Sobota, 26 października 2024
BŁ. CELINY BORZĘCKIEJ, ZAKONNICY
GODZINA CZYTAŃ
CZYTANIE II
Z „Listów” bł. Celiny Borzęckiej
(Rękopisy, Archiwum Generalne
Zgromadzenia Sióstr Zmartwychwstanek,
Rzym, Hist. S VIIJ, T3, Nr 11/6 [4326])
Zgromadzenia Sióstr Zmartwychwstanek,
Rzym, Hist. S VIIJ, T3, Nr 11/6 [4326])
Bądźcie szczęśliwe i pogodne,
bo Bóg widzi wasze dobre intencje i wasze dobre pragnienia
Postępujmy w życiu, coraz bardziej się od niego odrywając i w ten sposób zbliżajmy się do wielkiego dnia Zmartwychwstania. Jakie to dobro być już w tym życiu w Zmartwychwstaniu – trwajcie więc w nim, szczęśliwe i spokojne, zgłębiając tę wielką tajemnicę i zmartwychwstając do życia coraz bardziej nadprzyrodzonego. Nie wystarczy objąć tę łaskę samym umysłem, trzeba jeszcze pracy nad sobą i czynów uświęcających duszę opartych na wielkiej pokorze i wdzięczności Panu Bogu.
Błagam Chrystusa Pana, byście już za życia zmartwychwstały w duchu, gdy doznałyście tej wielkiej łaski bycia powołanymi do tak wielkiej i chwalebnej tajemnicy. Przypominajmy sobie słowa naszego Pana: „Pokój mój daję wam”. Musimy go więc podtrzymywać i rozdawać wszystkim wokoło nas, a pokojem tym jest dobrze rozumiana miłość.
Nie dręczcie się, gdy pomimo starań i najlepszych chęci nie widzicie na razie postępu.
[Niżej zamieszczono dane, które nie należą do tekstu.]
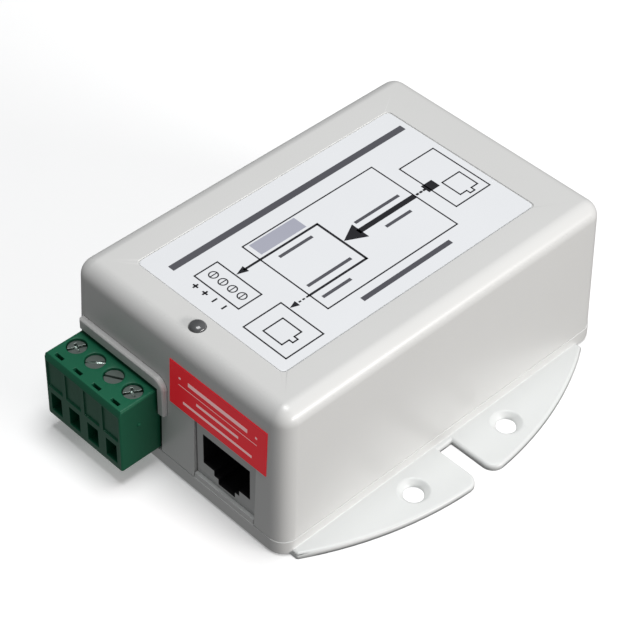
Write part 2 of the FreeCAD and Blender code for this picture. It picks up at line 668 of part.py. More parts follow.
    recesses = new_sketch(body, "ScrewRecesses", "XY_Plane")
    bores = new_sketch(body, "ScrewBores", "XY_Plane")
    for side in ("-", ""):
        for along in POST_Y:
            circle(recesses, f"{side}{POST_X}", along,
                   "Sizes.case_screw_head_radius + Sizes.case_screw_play * 3")
            circle(bores, f"{side}{POST_X}", along, "Sizes.case_screw_radius + Sizes.case_screw_play")
    pocket(body, "ScrewRecessCut", recesses, "Sizes.screw_recess_depth", "0", True)
    pocket(body, "ScrewBoreCut", bores, "Sizes.parting_height + 1", "0", True)
    return keep("base", body)


def case_screws():
    """Four self-tapping screws, driven from below, that hold the base to the cover."""
    body = new_body("CaseScrews")
    profile = new_sketch(body, "CaseScrewProfile", "XZ_Plane")
    head_low = "(Sizes.screw_recess_depth - Sizes.case_screw_head_height)"
    head_top = "Sizes.screw_recess_depth"
    tip = f"({head_top} + Sizes.case_screw_length)"
    polygon(profile, [
        ("0", head_low),
        ("Sizes.case_screw_head_radius", head_low),
        ("Sizes.case_screw_head_radius", head_top),
        ("Sizes.case_screw_radius", head_top),
        ("Sizes.case_screw_radius", tip),
        ("0", tip),
    ])
    spin(body, "CaseScrewTurn", profile)
    screws = []
    for side in ("-", ""):
        for along in POST_Y:
            twin = doc.addObject("Part::Compound", f"CaseScrew{len(screws) + 1}")
            twin.Links = [body]
            twin.setExpression("Placement.Base.x", f"{side}{POST_X}")
            twin.setExpression("Placement.Base.y", along)
            screws.append(twin)
    return keep("case_screws", group("CaseScrewSet", screws))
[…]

We wszystkich naszych pracach i zamierzeniach pamiętajmy zawsze o słowach Boga: „Ciernie i osty ziemia twoja rodzić będzie tobie”. To jest właśnie naszym udziałem i tak być musi. Jako ludzie rozumni, czyńmy spokojnie to, co do nas należy, a następstwa i skutki naszych prac pozostawmy Bogu.
Cóż my wiemy, jakie są Jego plany i zamiary w naszych duszach, w sprawach świata i w naszej pracy? To, czy będziemy je widzieć lub nie, należy tylko do Boga. Dlatego wciąż na nowo pracujmy dla Niego, niczym się nie zrażając. To jest pole naszego działania – mieć oczy zamknięte na owoce naszej pracy – a jednak każdego dnia zabierać się na nowo, aby uczynić wszystko, co w naszej mocy. Tak czynił nasz Mistrz, Bóg.
Bądźcie więc radosne i spokojne, Bóg patrzy na wasze dobre chęci, na wasze intencje i w swoim czasie ujrzycie tego skutki. Każda zaś próba będzie z pożytkiem dla waszej duszy, bo będzie dla was ćwiczeniem w samozaparciu. Co do mnie, nie ma dnia, bym polecając was Panu nie mówiła: „Czyń z nami, co zechcesz, choćbyś wszystko chciał zniszczyć! Z Twej miłościwej ręki gotowa jestem przyjąć wszystko z radością i wdzięcznością”. Nie kłopoczę się więc ani nie martwię, i o jedno tylko proszę Pana – o wzrost doskonałości dla sióstr naszego Zgromadzenia, bo początek zmartwychwstania naszych dusz powinien się rozpocząć już za naszego życia, albowiem nie na próżno uczestniczymy w tak chwalebnej Tajemnicy naszego zbawienia.
LG tom IV: Własne, str. D 2022, s. 429; LG skrócone: Własne, str. D 2022, s. 429
Módlmy się. Wszechmogący i miłosierny Boże, Ty obdarzyłeś błogosławioną Celinę niezwykłą czcią wobec Tajemnicy Paschalnej i dałeś jej łaskę pełnienia Twojej woli; † spraw, za jej przykładem i wstawiennictwem, * abyśmy idąc wiernie za krzyżem Twojego Syna, stali się uczestnikami Jego chwalebnego zmartwychwstania. Który z Tobą żyje i króluje w jedności Ducha Świętego, * Bóg, przez wszystkie wieki wieków. Amen.